Particle filtering for systems with unknown noise probability distributions

In recent years sequential Monte Carlo methods, or particle filtering, has attracted significant attention in the signal processing community. This has been primarily due to the flexibility and accuracy of particle filtering in resolving nonlinear non-Gaussian dynamic problems, where closed form analytical expressions are in general unavailable. Particle filtering approximates the a posterior density functions by discrete random measures, which are composed of particles and weights associated to the particles.; In this dissertation, we present a new class of particle filtering methods, called cost-reference particle filters (CRPFs), as opposite to conventional statistical-reference particle filters (SRPFs).

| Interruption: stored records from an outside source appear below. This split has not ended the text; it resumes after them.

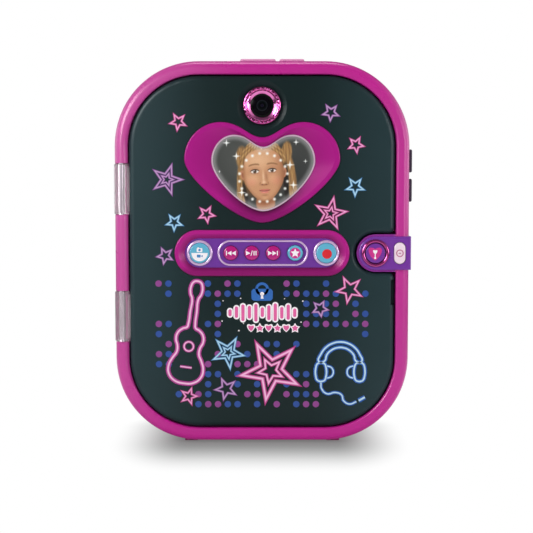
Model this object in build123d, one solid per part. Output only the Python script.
"""Electronic secret diary: a book-shaped case that stands on its bottom edge, with a hinged front lid.

The case is a moulded frame with a rear shell, an inner tray for a notebook and an electronics bay behind it.
The lid carries the heart window, the button panel and the camera.  A tab on the case reaches into a notch in the
lid and holds the unlock key, the power key and the bolt that locks the lid.

Frame: X to the right, Y to the back, Z up.  The origin is on the floor, midway between the case's sides and
midway between the foremost ring and the back.  Millimetres throughout.
"""
from build123d import *

import os
from math import cos, radians, sin, sqrt

os.makedirs("parts", exist_ok=True)

# ---------------------------------------------------------------- driving dimensions: the case
body_width = 170.0
body_height = 220.0
centre_offset = 1.0  # middle of the case behind the origin, for what stands out in front
corner_radius = 48.6
foot_height = 1.2
frame_depth = 30.0  # front face to the parting line with the rear shell
wall = 2.0
lip_width = 7.7  # the coloured band round the lid
lip_wall = 1.8
lip_outer_round = 3.85
lip_inner_round = 1.1
ledge_width = 3.5
ledge_thick = 1.8
rear_round = 4.0
seam_chamfer = 0.35  # on both shells, where they meet
seat_gap = 0.1  # between pieces that are fitted together and don't move
key_gap = 0.3  # round a key in its hole
running_gap = 0.05  # radial, pin in knuckle

# ---------------------------------------------------------------- the lid
lid_gap = 0.6  # all round, between lid and frame
lid_drop = 0.2  # lid face behind the front plane
lid_depth = 13.3
lid_rest_gap = 0.3  # lid to the ledge it closes on
lid_face_wall = 2.0
lid_side_wall = 2.3
lid_cover_thick = 1.8
lid_edge_round = 3.0
lid_notch_corner = 3.4  # plan radius where the notch meets the lid's edge

# ---------------------------------------------------------------- hinge
pin_radius = 1.25
pin_inset = 3.65  # pin's axis from the case's side
pin_depth = 3.85  # pin's axis behind the front plane
swing_gap = 0.3  # lip to the lid's edge as it swings past
swing_zone = 30.0  # how far from the pin the lip is cut back for that
knuckle_radius = 4.15
knuckle_length = 29.2
knuckle_pitch = 73.8  # centre to centre
knuckle_slot_gap = 0.35
knuckle_arm_thick = 4.0
knuckle_arm_reach = 17.0  # from the pin's axis into the lid
pin_overrun = 9.0  # past each outer knuckle, in the frame

# ---------------------------------------------------------------- features on the lid, heights from mid-height
controls_z = -0.15
heart_outer = dict(x=0.1, half=44.8, cleft=66.4, top=75.1, lobe=24.0, widest=53.9, tip=17.4, fullness=0.31)
heart_window = dict(x=0.7, half=29.9, cleft=61.0, top=67.9, lobe=16.8, widest=53.0, tip=24.0, fullness=0.36)
bezel_proud = 1.0  # heart and panel surrounds above the lid face
bezel_flat = 3.0  # level band before the surround slopes inwards
bezel_flange = 1.5
panel_flange = 1.0
bezel_flange_thick = 1.3
window_drop = 0.9  # window trim's face behind the lid face
window_rim = 0.9
window_thick = 1.2
window_lip = 1.2
panel_width = 101.1
panel_height = 26.7
plate_width = 89.4
plate_height = 17.0
plate_drop = 0.9
plate_thick = 1.4
camera_z = 84.5
camera_ring_radius = 10.9
camera_ring_crown = 1.5  # above the lid face
camera_lens_radius = 6.8
camera_dish_radius = 14.3
camera_dish_depth = 1.2
finger_notch_length = 15.0
finger_notch_depth = 2.2
finger_notch_z = -23.0
screen_width = 66.0
screen_height = 48.0
screen_thick = 3.0
screen_z = 46.2
screen_post_x = 35.8
board_thick = 1.2

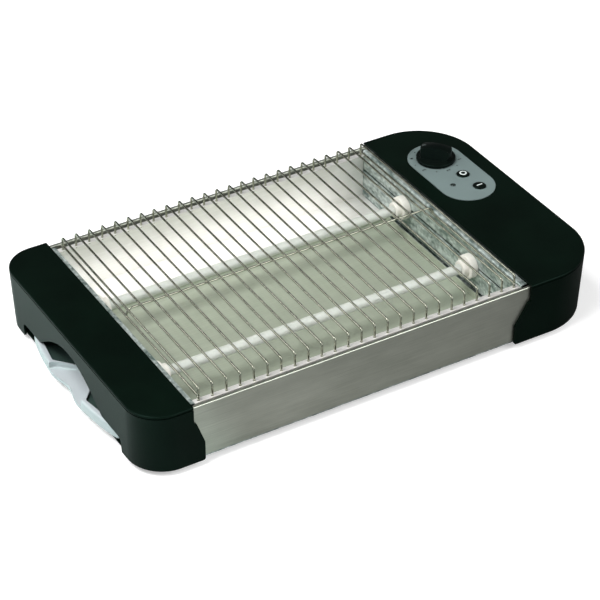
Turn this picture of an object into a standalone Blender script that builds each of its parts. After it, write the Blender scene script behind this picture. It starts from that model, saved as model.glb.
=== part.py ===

The main feature of the new filters is that they are not based on any particular probabilistic assumptions while modeling the dynamics of the states and the observations as functions of the states. The underlying principle of exploring the spaces of the unknown states and parameters of the investigated system by particles remains the same as in standard particle filters. The difference rests on the generation of new particles and the update of their weights. Specifically, in the new family of sequential particle filters the statistical reference is substituted by a user-defined cost function that measures the quality of the state signal estimates according to the available observations. Another difference is the possibility of performing resampling in a decentralized way, or replacing the resampling by sorting, which makes these particle filters extremely attractive for hardware implementations.; Besides the theoretical development of specific methods in the new class, we provide experimental results that demonstrate the performance of the algorithms in the problem of maneuvering target tracking, and compare it with standard particle filters.; In the last part of the dissertation, some variations of the CRPF are discussed. The Unstructured CRPF estimates the unknown states as well as the transition functions. CRPF for system with conditional linearity is also investigated.